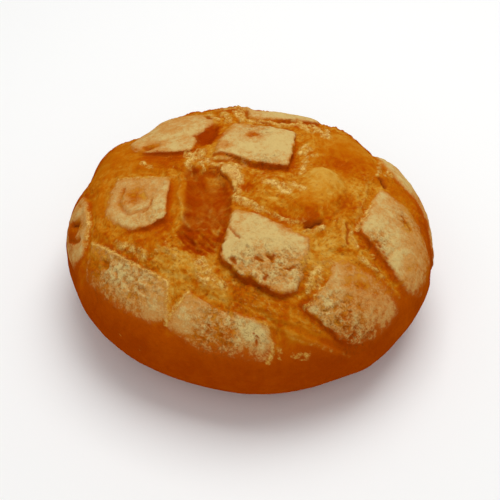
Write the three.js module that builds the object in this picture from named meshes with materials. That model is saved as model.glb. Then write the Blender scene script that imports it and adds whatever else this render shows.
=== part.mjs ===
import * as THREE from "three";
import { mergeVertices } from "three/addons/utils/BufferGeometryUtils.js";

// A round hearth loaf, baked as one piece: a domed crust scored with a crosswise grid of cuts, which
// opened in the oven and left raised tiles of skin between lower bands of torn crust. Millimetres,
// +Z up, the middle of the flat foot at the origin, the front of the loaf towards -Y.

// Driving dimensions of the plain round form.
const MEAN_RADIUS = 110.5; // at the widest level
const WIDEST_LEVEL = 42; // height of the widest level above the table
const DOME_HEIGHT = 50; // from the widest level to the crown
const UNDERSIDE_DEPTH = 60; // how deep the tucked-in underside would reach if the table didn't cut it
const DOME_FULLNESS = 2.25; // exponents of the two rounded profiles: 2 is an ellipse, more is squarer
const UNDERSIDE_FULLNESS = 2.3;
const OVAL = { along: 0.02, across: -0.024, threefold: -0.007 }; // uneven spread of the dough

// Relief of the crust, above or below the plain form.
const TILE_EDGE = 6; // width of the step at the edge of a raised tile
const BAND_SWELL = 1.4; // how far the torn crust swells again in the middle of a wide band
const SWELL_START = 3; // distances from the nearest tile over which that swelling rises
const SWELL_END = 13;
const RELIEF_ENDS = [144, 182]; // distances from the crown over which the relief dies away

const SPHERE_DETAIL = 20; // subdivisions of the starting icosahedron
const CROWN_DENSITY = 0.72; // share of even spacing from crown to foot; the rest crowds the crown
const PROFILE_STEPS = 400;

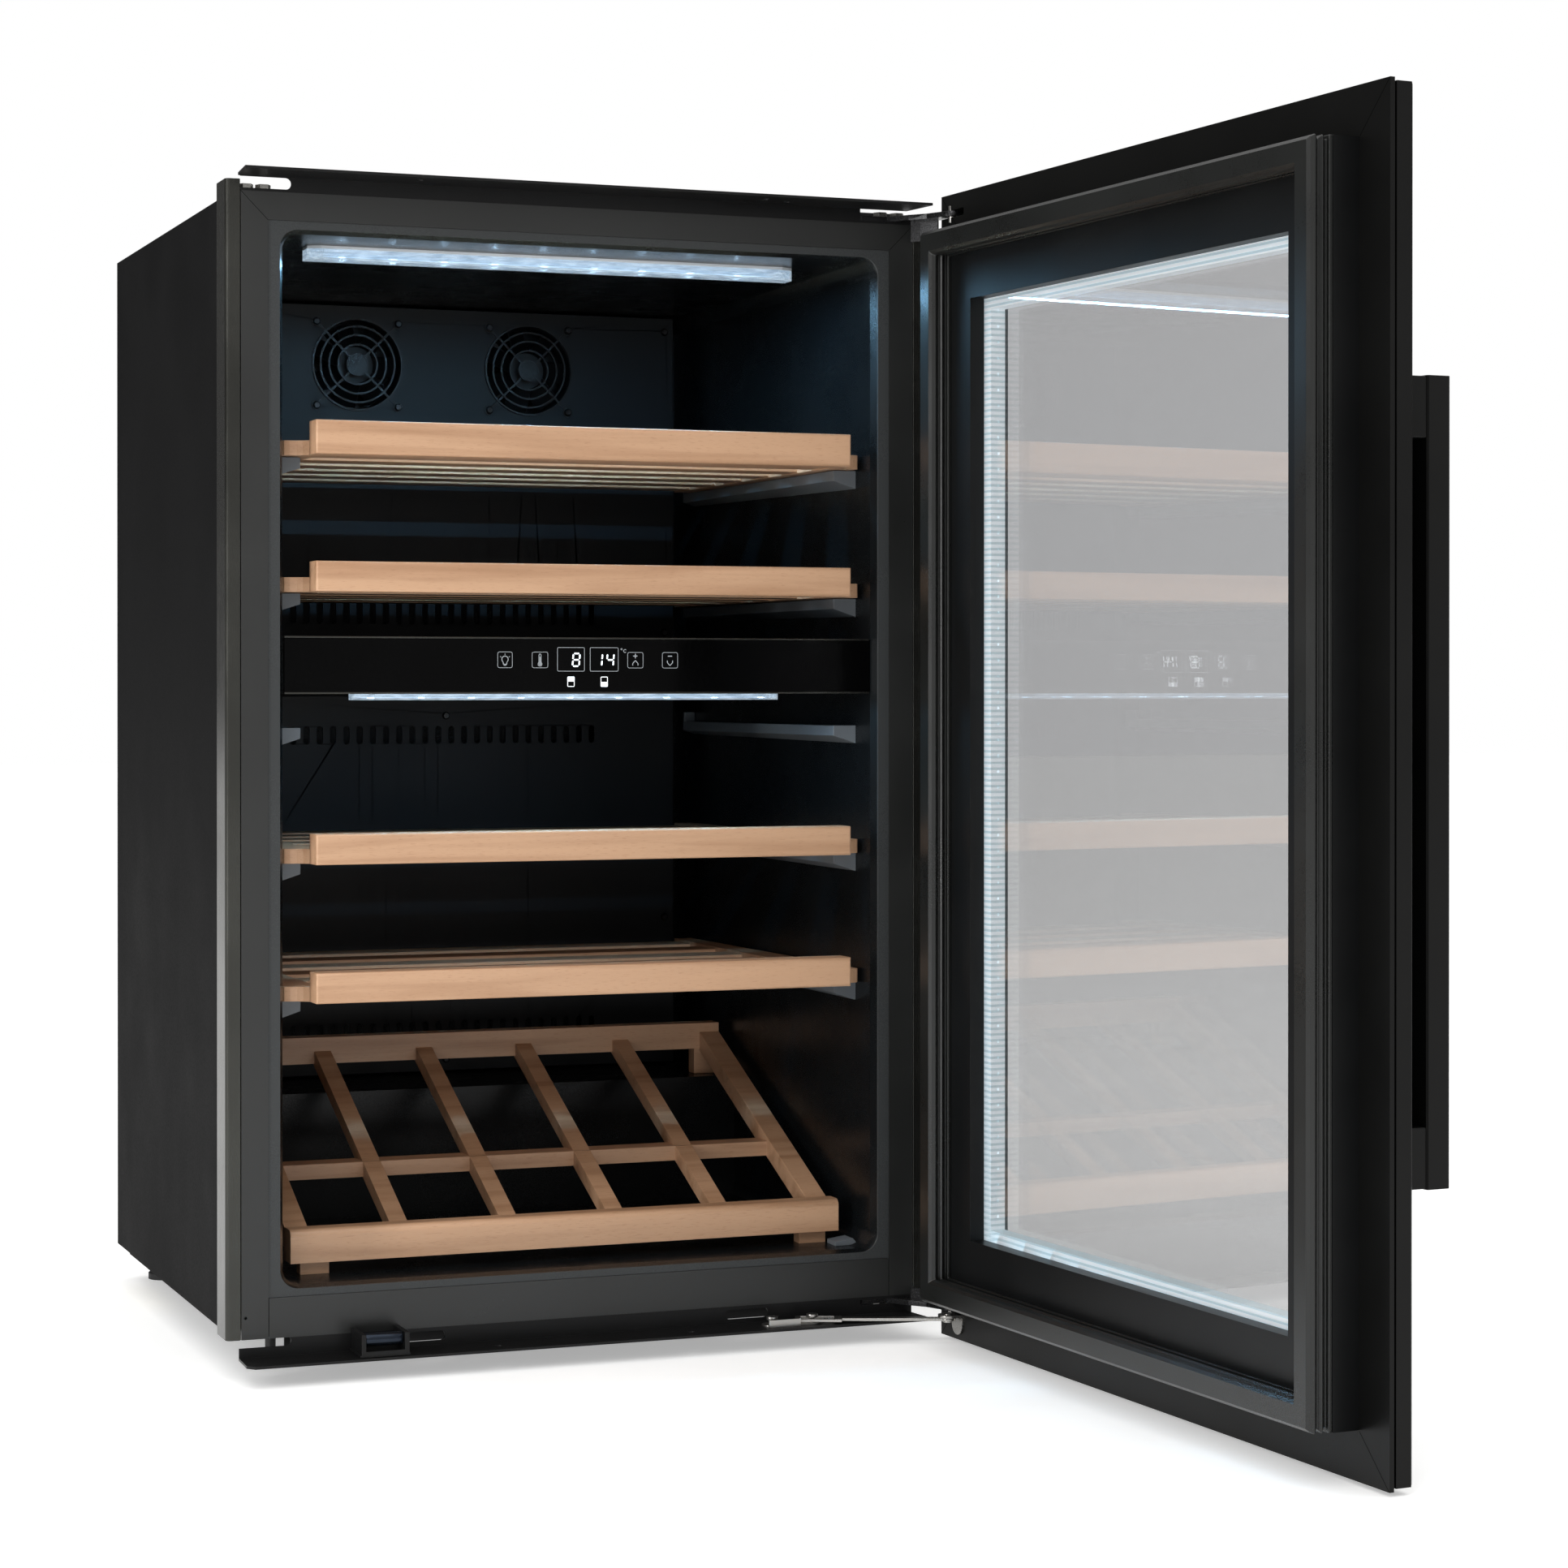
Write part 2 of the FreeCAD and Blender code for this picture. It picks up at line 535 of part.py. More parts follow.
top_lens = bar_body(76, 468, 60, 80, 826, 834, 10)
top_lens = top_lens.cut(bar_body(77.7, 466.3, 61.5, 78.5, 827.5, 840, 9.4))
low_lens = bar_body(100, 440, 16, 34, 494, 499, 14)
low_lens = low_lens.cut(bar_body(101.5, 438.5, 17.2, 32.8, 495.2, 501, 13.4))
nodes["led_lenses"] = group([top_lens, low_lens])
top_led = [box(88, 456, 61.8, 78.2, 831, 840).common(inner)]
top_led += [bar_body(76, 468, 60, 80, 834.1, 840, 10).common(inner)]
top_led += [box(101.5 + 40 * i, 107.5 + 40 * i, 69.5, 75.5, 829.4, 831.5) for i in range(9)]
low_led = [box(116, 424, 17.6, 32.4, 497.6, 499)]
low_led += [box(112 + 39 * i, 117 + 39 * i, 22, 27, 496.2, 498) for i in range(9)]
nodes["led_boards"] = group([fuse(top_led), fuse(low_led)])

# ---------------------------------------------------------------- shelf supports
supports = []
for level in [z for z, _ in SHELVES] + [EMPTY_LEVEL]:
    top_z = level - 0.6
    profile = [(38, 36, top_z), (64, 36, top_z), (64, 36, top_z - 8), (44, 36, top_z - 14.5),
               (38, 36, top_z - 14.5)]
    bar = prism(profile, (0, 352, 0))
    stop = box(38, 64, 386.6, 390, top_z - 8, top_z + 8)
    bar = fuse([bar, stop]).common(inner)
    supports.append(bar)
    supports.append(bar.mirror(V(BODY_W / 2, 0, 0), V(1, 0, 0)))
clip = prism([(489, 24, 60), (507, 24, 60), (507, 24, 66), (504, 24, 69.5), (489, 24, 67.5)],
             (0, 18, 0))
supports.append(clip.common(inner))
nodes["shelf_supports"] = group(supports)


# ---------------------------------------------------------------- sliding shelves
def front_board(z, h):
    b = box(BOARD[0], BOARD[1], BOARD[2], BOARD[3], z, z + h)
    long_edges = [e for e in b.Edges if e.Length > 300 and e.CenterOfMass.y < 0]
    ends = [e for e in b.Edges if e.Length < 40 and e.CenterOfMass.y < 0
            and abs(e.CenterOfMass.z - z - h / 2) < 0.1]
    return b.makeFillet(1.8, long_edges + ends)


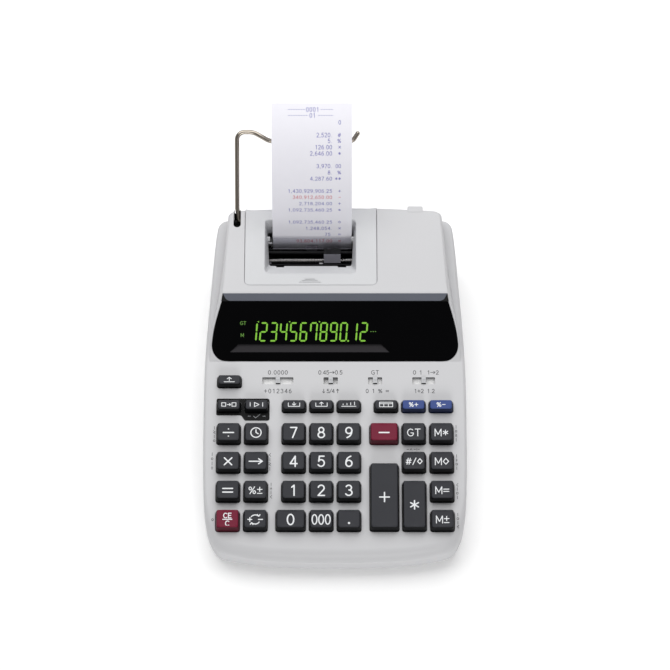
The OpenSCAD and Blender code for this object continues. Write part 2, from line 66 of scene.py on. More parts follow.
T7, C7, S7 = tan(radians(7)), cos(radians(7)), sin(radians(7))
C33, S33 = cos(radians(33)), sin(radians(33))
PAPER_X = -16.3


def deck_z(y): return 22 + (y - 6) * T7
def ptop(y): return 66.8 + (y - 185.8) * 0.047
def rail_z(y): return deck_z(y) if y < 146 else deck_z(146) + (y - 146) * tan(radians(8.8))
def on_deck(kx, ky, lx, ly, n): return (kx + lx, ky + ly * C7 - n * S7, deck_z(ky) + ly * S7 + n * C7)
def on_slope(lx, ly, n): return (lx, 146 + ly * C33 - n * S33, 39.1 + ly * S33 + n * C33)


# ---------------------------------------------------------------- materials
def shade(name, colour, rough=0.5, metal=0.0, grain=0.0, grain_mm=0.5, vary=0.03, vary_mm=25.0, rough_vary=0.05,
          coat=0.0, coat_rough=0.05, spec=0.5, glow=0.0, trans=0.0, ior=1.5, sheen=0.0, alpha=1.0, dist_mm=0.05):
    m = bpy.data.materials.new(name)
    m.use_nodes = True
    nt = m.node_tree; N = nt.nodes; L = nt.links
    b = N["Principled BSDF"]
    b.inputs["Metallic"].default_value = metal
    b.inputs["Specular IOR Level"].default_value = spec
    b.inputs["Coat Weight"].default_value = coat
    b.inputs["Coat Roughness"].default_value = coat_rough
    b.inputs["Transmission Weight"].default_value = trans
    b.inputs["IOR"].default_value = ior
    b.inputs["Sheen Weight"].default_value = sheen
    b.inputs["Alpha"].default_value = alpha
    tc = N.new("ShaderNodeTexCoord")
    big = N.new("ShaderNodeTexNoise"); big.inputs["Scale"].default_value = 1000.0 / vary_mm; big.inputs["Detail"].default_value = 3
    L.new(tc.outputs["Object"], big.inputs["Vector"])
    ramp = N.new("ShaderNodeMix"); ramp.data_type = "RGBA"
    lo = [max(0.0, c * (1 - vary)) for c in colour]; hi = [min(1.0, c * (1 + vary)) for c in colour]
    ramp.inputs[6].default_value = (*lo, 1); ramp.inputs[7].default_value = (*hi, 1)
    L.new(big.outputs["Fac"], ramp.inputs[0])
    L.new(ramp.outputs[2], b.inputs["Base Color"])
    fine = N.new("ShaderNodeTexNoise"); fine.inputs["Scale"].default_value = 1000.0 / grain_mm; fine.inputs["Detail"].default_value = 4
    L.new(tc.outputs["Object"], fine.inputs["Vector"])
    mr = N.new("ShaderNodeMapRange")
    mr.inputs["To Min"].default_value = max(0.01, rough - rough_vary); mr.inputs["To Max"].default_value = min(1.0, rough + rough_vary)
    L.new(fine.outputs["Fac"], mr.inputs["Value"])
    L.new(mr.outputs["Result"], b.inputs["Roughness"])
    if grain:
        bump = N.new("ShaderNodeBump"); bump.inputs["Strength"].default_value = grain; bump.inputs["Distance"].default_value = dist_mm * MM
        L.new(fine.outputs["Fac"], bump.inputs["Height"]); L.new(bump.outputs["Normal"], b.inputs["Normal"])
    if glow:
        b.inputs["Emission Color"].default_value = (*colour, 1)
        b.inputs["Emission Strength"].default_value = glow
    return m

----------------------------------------

The exercise: Repeat the entries above verbatim, but only from the line that has "The OpenSCAD and" down to the line that has "def on_slope(lx, ly, n): return", inclusive.

Output of the task:
The OpenSCAD and Blender code for this object continues. Write part 2, from line 66 of scene.py on. More parts follow.
T7, C7, S7 = tan(radians(7)), cos(radians(7)), sin(radians(7))
C33, S33 = cos(radians(33)), sin(radians(33))
PAPER_X = -16.3


def deck_z(y): return 22 + (y - 6) * T7
def ptop(y): return 66.8 + (y - 185.8) * 0.047
def rail_z(y): return deck_z(y) if y < 146 else deck_z(146) + (y - 146) * tan(radians(8.8))
def on_deck(kx, ky, lx, ly, n): return (kx + lx, ky + ly * C7 - n * S7, deck_z(ky) + ly * S7 + n * C7)
def on_slope(lx, ly, n): return (lx, 146 + ly * C33 - n * S33, 39.1 + ly * S33 + n * C33)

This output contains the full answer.